I got a IndexOutOfBoundsException with a SQL in hive0.13.1. But it runs well on hive0.11. Here is the example sql which can trigger the exception.

{code}
create table test_join_1(a string, b string);
create table test_join_2(a string, b string);
-- got an IndexOutOfBoundsException error
explain 
select * from

(
    SELECT a a, b b
    FROM test_join_1
)t1
join 
(
    SELECT a a, b b
    FROM test_join_1
)t2
    on  t1.a = t2.a
    and t1.a = t2.b
join
(
    select a from test_join_2
)t3 on t1.a = t3.a;
{code}

And here is some stack information:
{code}
java.lang.IndexOutOfBoundsException: Index: 1, Size: 1
    at java.util.ArrayList.rangeCheck(ArrayList.java:604)
    at java.util.ArrayList.get(ArrayList.java:382)
    at org.apache.hadoop.hive.ql.parse.SemanticAnalyzer.mergeJoins(SemanticAnalyzer.java:7403)
    at org.apache.hadoop.hive.ql.parse.SemanticAnalyzer.mergeJoinTree(SemanticAnalyzer.java:7616)
    at org.apache.hadoop.hive.ql.parse.SemanticAnalyzer.genPlan(SemanticAnalyzer.java:8946)
    at org.apache.hadoop.hive.ql.parse.SemanticAnalyzer.analyzeInternal(SemanticAnalyzer.java:9220)
    ...
{code}

But sql as below runs well.
{code}
explain select * from
(
    SELECT a a, b b
    FROM test_join_1
)t1
join 
(
    SELECT a a, b b
    FROM test_join_1
)t2
    on  t1.a = t2.a
    and t2.a = t2.b
join
(
    select a from test_join_2
)t3 on t1.a = t3.a;
{code}

I didn't quite understand the details of mergejoin.
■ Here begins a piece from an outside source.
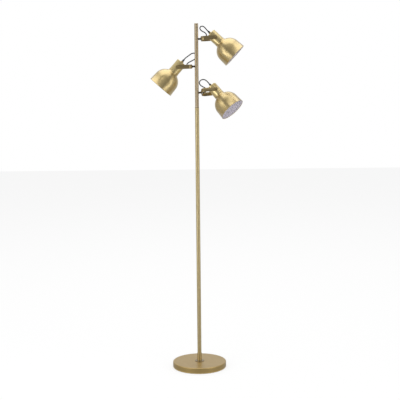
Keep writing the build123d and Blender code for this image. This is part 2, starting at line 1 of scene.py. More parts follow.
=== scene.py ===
# %% [markdown]
# # A tree floor lamp, dressed for its portrait
#
# The lamp's shape already exists as an exact model: a round weighted base, a pole of two tubes and
# three dome heads that swivel and tilt. This notebook loads that model as a fixed frame and gives it
# its looks. Every length here is in metres, and every piece sits where the model says, so nothing
# has to be fitted by eye.

# %% The frame
import bpy
import bmesh
import math
from mathutils import Matrix, Vector


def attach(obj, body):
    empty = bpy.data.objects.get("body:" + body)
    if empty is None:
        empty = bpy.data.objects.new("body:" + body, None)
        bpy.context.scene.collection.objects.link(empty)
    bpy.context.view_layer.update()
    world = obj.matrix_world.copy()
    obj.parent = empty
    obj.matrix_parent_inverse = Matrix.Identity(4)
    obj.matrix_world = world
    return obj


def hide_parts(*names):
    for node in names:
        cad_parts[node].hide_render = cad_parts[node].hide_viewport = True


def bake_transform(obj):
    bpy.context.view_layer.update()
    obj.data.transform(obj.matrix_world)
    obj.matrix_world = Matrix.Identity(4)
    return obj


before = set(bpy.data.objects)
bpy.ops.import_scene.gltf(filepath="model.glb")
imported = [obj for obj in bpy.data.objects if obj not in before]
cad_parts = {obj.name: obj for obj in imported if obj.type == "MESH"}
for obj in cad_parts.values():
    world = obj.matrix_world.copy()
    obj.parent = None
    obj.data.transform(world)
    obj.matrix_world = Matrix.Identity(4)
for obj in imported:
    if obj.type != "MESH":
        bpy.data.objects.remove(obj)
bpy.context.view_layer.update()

bpy.context.scene.view_settings.view_transform = "Standard"

# %% [markdown]
# ## The camera
#
# The lamp is tall and thin, so a long lens from about four metres keeps the pole straight and the
# base only a little foreshortened. The camera stands a little below the top heads and looks
# slightly down. The portrait leans by half a degree, so the camera is rolled by as much.

# %% Camera
CAMERA_DISTANCE = 4.2
CAMERA_HEIGHT = 1.2864
CAMERA_PITCH = math.radians(-7.364)
CAMERA_YAW = math.radians(0.121)
CAMERA_ROLL = math.radians(-0.570)
CAMERA_LENS = 87.74


def aim_camera():
    """One camera in front of the lamp, turned by a yaw, a pitch and a small roll."""
    ahead = Vector((math.sin(CAMERA_YAW) * math.cos(CAMERA_PITCH),
                    math.cos(CAMERA_YAW) * math.cos(CAMERA_PITCH),
                    math.sin(CAMERA_PITCH)))
    right = Vector((math.cos(CAMERA_YAW), -math.sin(CAMERA_YAW), 0.0))
    up = right.cross(ahead)
    right_rolled = math.cos(CAMERA_ROLL) * right + math.sin(CAMERA_ROLL) * up
    up_rolled = math.cos(CAMERA_ROLL) * up - math.sin(CAMERA_ROLL) * right
    turned = Matrix((right_rolled, up_rolled, -ahead)).transposed()
    data = bpy.data.cameras.new("portrait_camera")
    data.lens = CAMERA_LENS
    data.sensor_width = 36.0
    data.sensor_fit = "HORIZONTAL"
    camera = bpy.data.objects.new("portrait_camera", data)
    camera.matrix_world = Matrix.Translation((0, -CAMERA_DISTANCE, CAMERA_HEIGHT)) @ turned.to_4x4()
    bpy.context.scene.collection.objects.link(camera)
    bpy.context.scene.camera = camera
    return camera


camera = aim_camera()
print("camera at", [round(x, 3) for x in camera.location], "lens", CAMERA_LENS, "mm")

# %% [markdown]
# ## Small helpers
#
# A material in Blender is a graph of nodes. Building such a graph by hand in code is wordy, so this
# little class adds a node in one line and wires what it is given into the node's inputs.

# %% Node helpers


class Graph:
    """Adds nodes to a material's or world's tree and wires them in the same line."""

    def __init__(self, tree):
        self.tree = tree
        tree.nodes.clear()

    def add(self, kind, inputs=None, **settings):
        node = self.tree.nodes.new(kind)
        for key, value in settings.items():
            setattr(node, key, value)
        for key, value in (inputs or {}).items():
            socket = node.inputs[key]
            if isinstance(value, bpy.types.NodeSocket):
                self.tree.links.new(value, socket)
            else:
                socket.default_value = value
        return node

    def calc(self, operation, *values):
        """The result of one sum; a value is a number or a socket."""
        return self.add("ShaderNodeMath", dict(enumerate(values)), operation=operation).outputs[0]

    def ramp(self, factor, stops):
        """A colour ramp from (place, colour) stops; a plain number is a grey."""
        node = self.add("ShaderNodeValToRGB", {0: factor})
        elements = node.color_ramp.elements
        while len(elements) < len(stops):
            elements.new(0.5)
        for element, (place, colour) in zip(elements, stops):
            element.position = place
            element.color = (colour, colour, colour, 1) if isinstance(colour, float) else (*colour, 1)
        return node.outputs["Color"]


def new_material(name):
    material = bpy.data.materials.new(name)
    material.use_nodes = True
    return material, Graph(material.node_tree)


def dress(name, material):
    """Gives a carried-over node of the model its finished material."""
    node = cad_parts[name]
    node.data.materials.clear()
    node.data.materials.append(material)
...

But I noticed the patch in HIVE-5556 edited SemanticAnalyzer.java with the change below:
{code}
-    if ((targetCondn == null) || (nodeCondn.size() != targetCondn.size())) {
-      return -1;
+    if ( targetCondn == null ) {
+      return new ObjectPair(-1, null);
+    }
{code}

Maybe it's a good idea to revert the logic of the 'if' statement as before.



--
This message was sent by Atlassian JIRA
(v6.3.4#6332)